Yes, Bobby remembers Kitty.
"Three quarters of 'normal' humans are carriers, Robert, maybe more." Hank looks up, eyes glistening with tears, and it would be a beautiful sight if Bobby could still see. "This will never end, it cannot end. Nature wants us to exist, and no matter how many are destroyed, we shall rise again."
It's a beautiful speech too, or would be if Hank wasn't rasping it out through a throat vomit-dry. Suddenly the figure slumps, and Hank shakes, fitting, coughing up blood. But there is a light in his eyes, the knowledge that he gained in the last minutes terribly precious to him, and Bobby doesn't even have to look away when he pulls the trigger, ending the pain.
Move quickly now. Retrieve the data, destroy the computers, get the hell out of here. But Bobby's not doing these things. He carefully lies the body out, covering Hank with a standard-issue blanket, closing his eyelids with the tips of two frosty fingers, placing a pillow below his still head.

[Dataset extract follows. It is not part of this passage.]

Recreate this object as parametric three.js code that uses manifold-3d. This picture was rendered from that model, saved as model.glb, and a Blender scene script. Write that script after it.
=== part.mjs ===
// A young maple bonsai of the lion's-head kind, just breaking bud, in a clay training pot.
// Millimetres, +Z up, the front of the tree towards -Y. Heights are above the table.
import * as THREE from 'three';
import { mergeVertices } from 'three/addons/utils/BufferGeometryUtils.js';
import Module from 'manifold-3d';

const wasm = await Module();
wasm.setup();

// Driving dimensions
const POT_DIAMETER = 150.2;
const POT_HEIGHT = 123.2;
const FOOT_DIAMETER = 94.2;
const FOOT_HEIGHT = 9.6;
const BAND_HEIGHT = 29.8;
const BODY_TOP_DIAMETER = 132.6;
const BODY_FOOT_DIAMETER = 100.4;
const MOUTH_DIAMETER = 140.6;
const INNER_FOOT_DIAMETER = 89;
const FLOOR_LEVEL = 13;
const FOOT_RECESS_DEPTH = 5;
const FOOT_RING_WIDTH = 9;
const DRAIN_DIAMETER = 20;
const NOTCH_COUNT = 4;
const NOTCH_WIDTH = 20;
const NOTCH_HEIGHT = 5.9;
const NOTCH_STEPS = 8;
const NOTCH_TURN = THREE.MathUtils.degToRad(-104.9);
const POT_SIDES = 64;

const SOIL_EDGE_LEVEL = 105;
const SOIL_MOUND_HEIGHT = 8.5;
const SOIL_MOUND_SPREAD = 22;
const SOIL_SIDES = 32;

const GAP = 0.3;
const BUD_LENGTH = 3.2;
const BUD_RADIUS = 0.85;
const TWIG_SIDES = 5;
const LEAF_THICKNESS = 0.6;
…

He wishes he could remember a prayer, but all the words have left him, so he just says. "Rest in Peace, Hank."
Stupid, says Emma in his head. He's dead, he doesn't care now. Get a move on, Iceboy.
And so he does, doing all the things he should. His power is growing, under Emma's careful tuition, and after all that it's not hard (lazy blokes, these army types), to slip out from under the net. Infrared doesn't work on him. Bullets are almost easy now. Behind him, the mansion goes up in flames. It was almost unrecognisable, anyway, a travesty, a graveyard.
Emma's cackling, totalling up how many of the enemy they've killed.
Shut up. Shut up, shut up! He's dead, dammit! And so are you, bitch, so keep your mouth shut.
I may be a dead bitch, but I'm a good teacher. And this wasn't exactly my first choice, either. Terribly boring, your head is. No-one to talk to but myself.
Bobby finishes laying one last trap in his trail, then heads into the woods. It's a cold New York winter. His time, his place. He can probably summer in the arctic, beneath the surface of the water. Just keep on living, keep on surviving. Keep remembering, since all his photos went up in flame long ago.
Not the last of us. His mind sings. Emma laughs in victory. Knew it. Knew it.
You did not, slut. But his tone is light.
Not the last of us, and that's enough.